An intelligence analyst who receives recommendations from a big data analytics algorithm, for example, needs to understand why the algorithm has recommended certain activity for further investigation. Similarly, a test operator of a newly developed autonomous system must understand why the system makes its decisions to decide how to use it in future missions.
XAI tools will help provide end users with an explanation of individual decisions, enable users to understand the system’s overall strengths and weaknesses, convey an understanding of how the system will behave in the future, and perhaps how to correct the system’s mistakes.
The XAI project aims at three related research and development challenges: how to produce more models; how to design the explanation interface; and how to understand the psychological requirements for effective explanations.

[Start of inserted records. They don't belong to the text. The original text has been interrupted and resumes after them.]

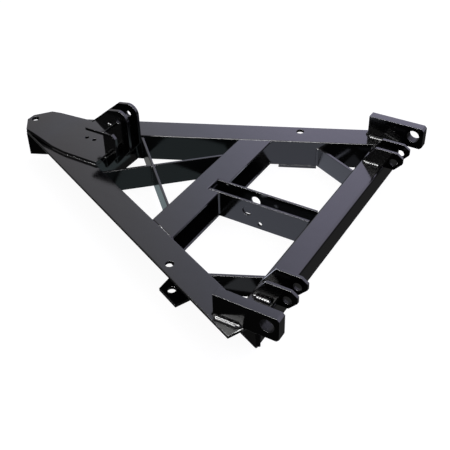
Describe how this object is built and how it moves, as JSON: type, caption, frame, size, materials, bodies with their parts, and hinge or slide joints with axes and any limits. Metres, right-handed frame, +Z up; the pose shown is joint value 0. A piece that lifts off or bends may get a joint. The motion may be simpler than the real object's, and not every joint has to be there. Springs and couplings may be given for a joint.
{
  "type": "snow plow a-frame",
  "caption": "Black A-frame push frame of a truck snow plow, with a pivot nose, a bored lift bracket, thick rear mount plates and paired ears.",
  "frame": {"origin": "on the ground under the middle of the frame's overall box", "axes": "+Y from the pivot nose to the truck end, +Z up, +X to the frame's left"},
  "size_m": [0.893, 1, 0.2085],
  "materials": {
    "frame_paint": "glossy"
  },
  "bodies": {
    "root": {"rail_left": "frame_paint", "rail_right": "frame_paint", "nose_plate": "frame_paint", "cross_channel": "frame_paint", "rear_tube": "frame_paint", "centre_bar_left": "frame_paint", "centre_bar_right": "frame_paint", "brace_long": "frame_paint", "brace_front": "frame_paint", "brace_rear": "frame_paint", "gusset_left": "frame_paint", "gusset_right": "frame_paint", "ram_tab_left": "frame_paint", "ram_tab_right": "frame_paint", "mount_plate_left": "frame_paint", "mount_plate_right": "frame_paint", "ear_left_outer": "frame_paint", "ear_left_inner": "frame_paint", "ear_right_inner": "frame_paint", "ear_right_outer": "frame_paint", "cheek_left": "frame_paint", "cheek_centre": "frame_paint", "cheek_right": "frame_paint", "bracket_shelf": "frame_paint", "nose_web": "frame_paint"}
  },
  "joints": []
}
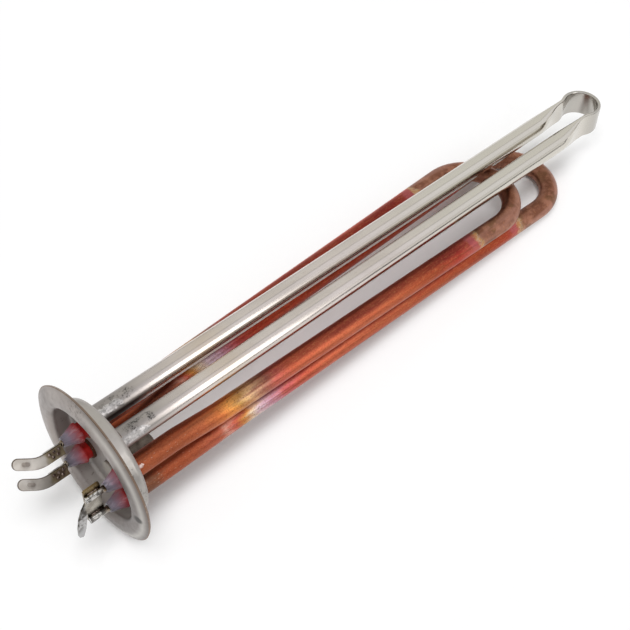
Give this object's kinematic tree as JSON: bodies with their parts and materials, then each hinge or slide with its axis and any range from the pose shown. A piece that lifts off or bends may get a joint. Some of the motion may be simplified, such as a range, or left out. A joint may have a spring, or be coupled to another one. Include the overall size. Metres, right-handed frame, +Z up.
{
  "type": "immersion heater element",
  "caption": "Flange immersion heater: a domed steel flange carrying nested copper heating loops, a bent steel sensor tube and a threaded anode boss, with push-on terminals outside.",
  "frame": {"origin": "centre of the round flange, in the plane of its outer sealing edge", "axes": "+X along the heating loops into the tank, +Z up with the steel sensor tube on top, +Y to the left looking along +X; the terminals are on the -X side"},
  "size_m": [0.2928, 0.064, 0.064],
  "materials": {
    "flange_steel": "pressed stainless sheet, satin, a little scuffed",
    "well_steel": "drawn stainless tube, satin, scorched beside the flange",
    "boss_steel": "turned steel, dark from brazing",
    "copper_short": "copper tube with heat tints",
    "copper_long": "copper tube with heat tints",
    "magnesia": "compacted powder",
    "resistance_wire": "drawn wire",
    "pin_steel": "drawn rod, browned by heat",
    "red_rubber": "moulded, satin",
    "clear_silicone": "cast silicone, cloudy",
    "tab_nickel": "nickel plate, browned round the weld",
    "bridge_nickel": "nickel plate, browned round the welds"
  },
  "bodies": {
    "root": {"anode_boss": "boss_steel", "bridge": "bridge_nickel", "bush_long_left": "red_rubber", "bush_long_right": "red_rubber", "bush_short_left": "red_rubber", "bush_short_right": "red_rubber", "coil_long": "resistance_wire", "coil_short": "resistance_wire", "cone_long_left": "clear_silicone", "cone_long_right": "clear_silicone", "cone_short_left": "clear_silicone", "cone_short_right": "clear_silicone", "fill_long": "magnesia", "fill_short": "magnesia", "flange": "flange_steel", "pin_long_left": "pin_steel", "pin_long_right": "pin_steel", "pin_short_left": "pin_steel", "pin_short_right": "pin_steel", "sensor_well": "well_steel", "sheath_long": "copper_long", "sheath_short": "copper_short", "tab_long": "tab_nickel", "tab_short": "tab_nickel"}
  },
  "joints": []
}
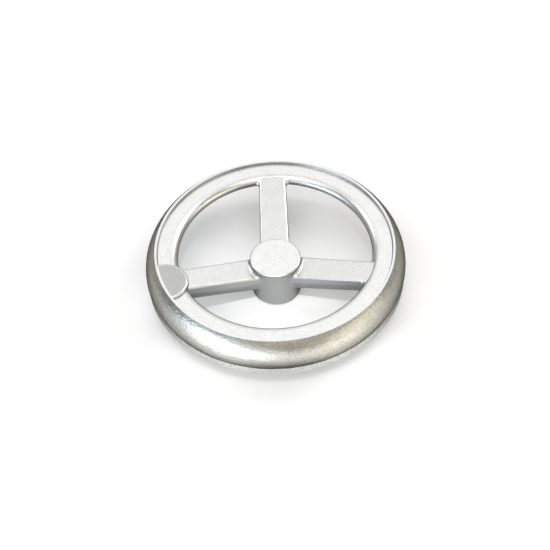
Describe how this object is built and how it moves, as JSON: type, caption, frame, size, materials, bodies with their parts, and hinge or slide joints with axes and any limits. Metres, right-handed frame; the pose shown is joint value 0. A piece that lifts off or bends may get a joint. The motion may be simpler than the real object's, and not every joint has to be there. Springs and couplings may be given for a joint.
{
  "type": "machine handwheel",
  "caption": "Cast handwheel with straight spokes, a stepped rim open at the back, a blind-bored hub and a bare pad for a crank handle.",
  "frame": {"origin": "centre of the hub's back face, on the axis of the bore", "axes": "+Z along the shaft and out of the wheel's front, +Y along the back spoke"},
  "size_m": [0.2, 0.2, 0.0452],
  "materials": {
    "cast_metal": "matte, blasted"
  },
  "bodies": {
    "root": {"handwheel": "cast_metal"}
  },
  "joints": []
}
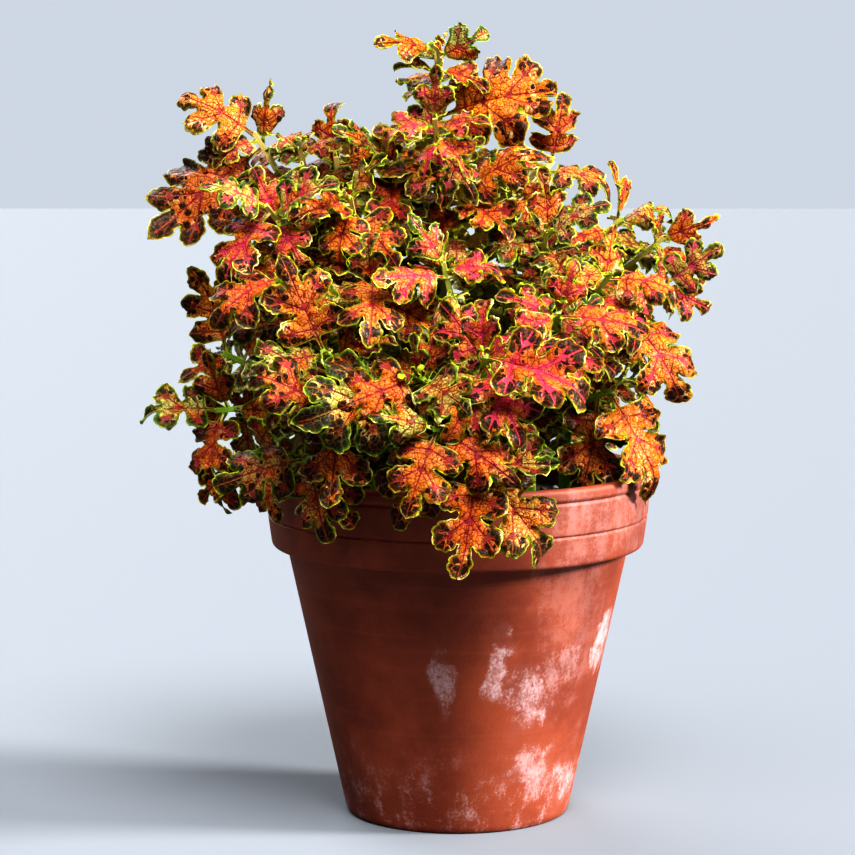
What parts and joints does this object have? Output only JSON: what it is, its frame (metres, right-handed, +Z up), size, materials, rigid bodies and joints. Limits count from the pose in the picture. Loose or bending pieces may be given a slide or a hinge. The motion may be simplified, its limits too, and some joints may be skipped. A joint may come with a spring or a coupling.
{
  "type": "potted coleus plant",
  "caption": "Bushy foliage plant with lobed leaves on branching square stems, in a tapered round clay pot with a deep banded rim.",
  "frame": {"origin": "centre of the flat foot under the pot", "axes": "+Z up along the pot's axis, -Y towards the front of the plant, +X to the right of someone who looks at its front"},
  "size_m": [0.2943, 0.2989, 0.4074],
  "materials": {
    "fired_clay": "matt, unglazed",
    "potting_soil": "rough, crumbly",
    "coleus_leaf_and_stem": "soft satin, veined"
  },
  "bodies": {
    "root": {"clay_pot": "fired_clay", "potting_soil": "potting_soil", "leafy_stem_top": "coleus_leaf_and_stem", "leafy_stem_upper_left": "coleus_leaf_and_stem", "leafy_stem_left": "coleus_leaf_and_stem", "leafy_stem_front_left": "coleus_leaf_and_stem", "leafy_stem_front": "coleus_leaf_and_stem", "leafy_stem_right": "coleus_leaf_and_stem", "leafy_stem_upper_right": "coleus_leaf_and_stem", "leafy_stem_back_left": "coleus_leaf_and_stem", "leafy_stem_back_right": "coleus_leaf_and_stem"}
  },
  "joints": []
}
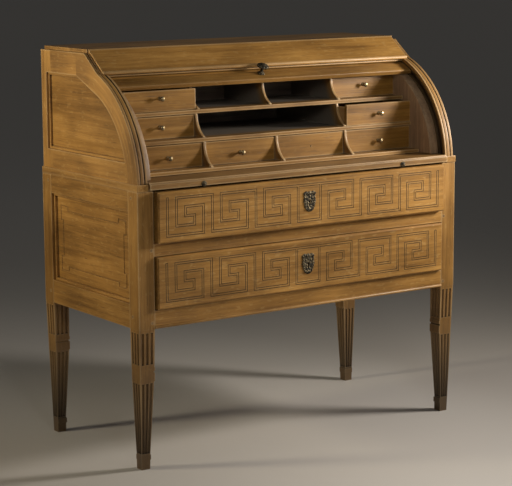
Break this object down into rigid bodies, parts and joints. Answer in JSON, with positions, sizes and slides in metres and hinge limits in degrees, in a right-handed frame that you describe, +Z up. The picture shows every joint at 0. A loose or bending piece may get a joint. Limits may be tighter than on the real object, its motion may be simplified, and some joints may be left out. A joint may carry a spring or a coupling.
{
  "type": "roll top desk",
  "caption": "Oak roll top desk on fluted tapering legs, with long drawers, a sliding writing board, a gallery of small drawers and a slatted roll that turns back over it.",
  "frame": {"origin": "middle of the desk's outline, on the floor", "axes": "+X to the right as one faces the desk, +Y from the front to the back, +Z up"},
  "size_m": [1.098, 0.5504, 1.1211],
  "materials": {
    "oak_case": "satin waxed oak",
    "oak_panel": "satin waxed oak",
    "oak_inside": "plain unpolished oak",
    "oak_gallery": "satin waxed oak",
    "oak_drawer": "satin waxed oak",
    "oak_roll": "satin waxed oak",
    "oak_dark": "dark end grain",
    "brass": "polished",
    "old_brass": "dark tarnished",
    "linen": "plain woven"
  },
  "bodies": {
    "desk": {"post_front_left": "oak_case", "post_front_right": "oak_case", "post_back_left": "oak_case", "post_back_right": "oak_case", "side_rails": "oak_case", "side_panel_left": "oak_panel", "side_panel_right": "oak_panel", "front_rail_bottom": "oak_case", "front_rail_middle": "oak_case", "drawer_runners": "oak_inside", "dust_boards": "oak_inside", "back_boards": "oak_inside", "desk_bed": "oak_inside", "waist_mouldings": "oak_case", "joint_pegs": "oak_dark", "cheek_left": "oak_case", "cheek_right": "oak_case", "cheek_panel_left": "oak_panel", "cheek_panel_right": "oak_panel", "top_board": "oak_case", "slope_board": "oak_case", "gallery_base": "oak_gallery", "gallery_shelf_lower": "oak_gallery", "gallery_shelf_upper": "oak_gallery", "gallery_top": "oak_gallery", "gallery_sides": "oak_gallery", "gallery_backs": "oak_inside", "gallery_dividers": "oak_gallery"},
    "roll": {"roll_rail": "oak_roll", "roll_slats": "oak_roll", "roll_canvas": "linen", "roll_knob": "old_brass"},
    "writing_slide": {"writing_board": "oak_case", "writing_board_pulls": "old_brass"},
    "upper_drawer": {"upper_drawer_front": "oak_drawer", "upper_drawer_box": "oak_inside", "upper_drawer_lock": "brass", "upper_drawer_escutcheon": "old_brass"},
    "upper_bolt": {"upper_drawer_bolt": "brass"},
    "lower_drawer": {"lower_drawer_front": "oak_drawer", "lower_drawer_box": "oak_inside", "lower_drawer_lock": "brass", "lower_drawer_escutcheon": "old_brass"},
    "lower_bolt": {"lower_drawer_bolt": "brass"},
    "small_drawer_top_left": {"drawer_top_left": "oak_gallery", "knob_top_left": "brass"},
    "small_drawer_middle_left": {"drawer_middle_left": "oak_gallery", "knob_middle_left": "brass"},
    "small_drawer_bottom_left": {"drawer_bottom_left": "oak_gallery", "knob_bottom_left": "brass"},
    "small_drawer_bottom_centre_left": {"drawer_bottom_centre_left": "oak_gallery", "knob_bottom_centre_left": "brass"},
    "small_drawer_bottom_centre_right": {"drawer_bottom_centre_right": "oak_gallery"},
    "small_drawer_top_right": {"drawer_top_right": "oak_gallery", "knob_top_right": "brass"},
    "small_drawer_middle_right": {"drawer_middle_right": "oak_gallery", "knob_middle_right": "brass"},
    "small_drawer_bottom_right": {"drawer_bottom_right": "oak_gallery", "knob_bottom_right": "brass"}
  },
  "joints": [
    {"name": "roll_turn", "type": "hinge", "parent": "desk", "child": "roll", "pos_m": [0, 0.07329, 0.76], "axis": [-1, 0, 0], "range_deg": [-54.5, 0]},
    {"name": "writing_slide_pull", "type": "slide", "parent": "desk", "child": "writing_slide", "axis": [0, -1, 0], "range_m": [0, 0.3]},
    {"name": "upper_drawer_pull", "type": "slide", "parent": "desk", "child": "upper_drawer", "axis": [0, -1, 0], "range_m": [-0.007, 0.33]},
    {"name": "upper_bolt_throw", "type": "slide", "parent": "upper_drawer", "child": "upper_bolt", "axis": [0, 0, -1], "range_m": [-0.01, 0]},
    {"name": "lower_drawer_pull", "type": "slide", "parent": "desk", "child": "lower_drawer", "axis": [0, -1, 0], "range_m": [0, 0.34]},
    {"name": "lower_bolt_throw", "type": "slide", "parent": "lower_drawer", "child": "lower_bolt", "axis": [0, 0, -1], "range_m": [-0.01, 0]},
    {"name": "top_left_pull", "type": "slide", "parent": "desk", "child": "small_drawer_top_left", "axis": [0, -1, 0], "range_m": [-0.036, 0.084]},
    {"name": "middle_left_pull", "type": "slide", "parent": "desk", "child": "small_drawer_middle_left", "axis": [0, -1, 0], "range_m": [0, 0.21]},
    {"name": "bottom_left_pull", "type": "slide", "parent": "desk", "child": "small_drawer_bottom_left", "axis": [0, -1, 0], "range_m": [0, 0.24]},
    {"name": "bottom_centre_left_pull", "type": "slide", "parent": "desk", "child": "small_drawer_bottom_centre_left", "axis": [0, -1, 0], "range_m": [0, 0.24]},
    {"name": "bottom_centre_right_pull", "type": "slide", "parent": "desk", "child": "small_drawer_bottom_centre_right", "axis": [0, -1, 0], "range_m": [0, 0.24]},
    {"name": "top_right_pull", "type": "slide", "parent": "desk", "child": "small_drawer_top_right", "axis": [0, -1, 0], "range_m": [0, 0.12]},
    {"name": "middle_right_pull", "type": "slide", "parent": "desk", "child": "small_drawer_middle_right", "axis": [0, -1, 0], "range_m": [-0.042, 0.168]},
    {"name": "bottom_right_pull", "type": "slide", "parent": "desk", "child": "small_drawer_bottom_right", "axis": [0, -1, 0], "range_m": [0, 0.24]}
  ]
}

For the first challenge, XAI seeks to develop machine-learning techniques to produce explainable models. For the second challenge, the program anticipates integrating state-of-the-art human-computer interaction (HCI) techniques with new principles, strategies, and techniques to generate effective explanations. For the third challenge, XAI plans to summarize, extend, and apply current psychological theories of explanation.
The program has two technical areas -- one to develop an explainable learning system that contains an explainable model and an explanation interface; and the second that involves psychological theories of explanation.
The XAI program will last four years and start in May 2017. Several contractors will be involved -- including at least one with expertise in the psychology of explanation, DARPA researchers say.
Companies interested should respond with abstracts no later than 1 Sept. 2016, and with full proposals no later than 1 Nov. 2016. Submit abstracts and proposals to the DARPA Broad Agency Announcement site at https://baa.darpa.mil/.
Email questions or concerns to David Gunning, the DARPA XAI program manager, at [email protected]. More information is online at https://www.fbo.gov/spg/ODA/DARPA/CMO/DARPA-BAA-16-53/listing.html.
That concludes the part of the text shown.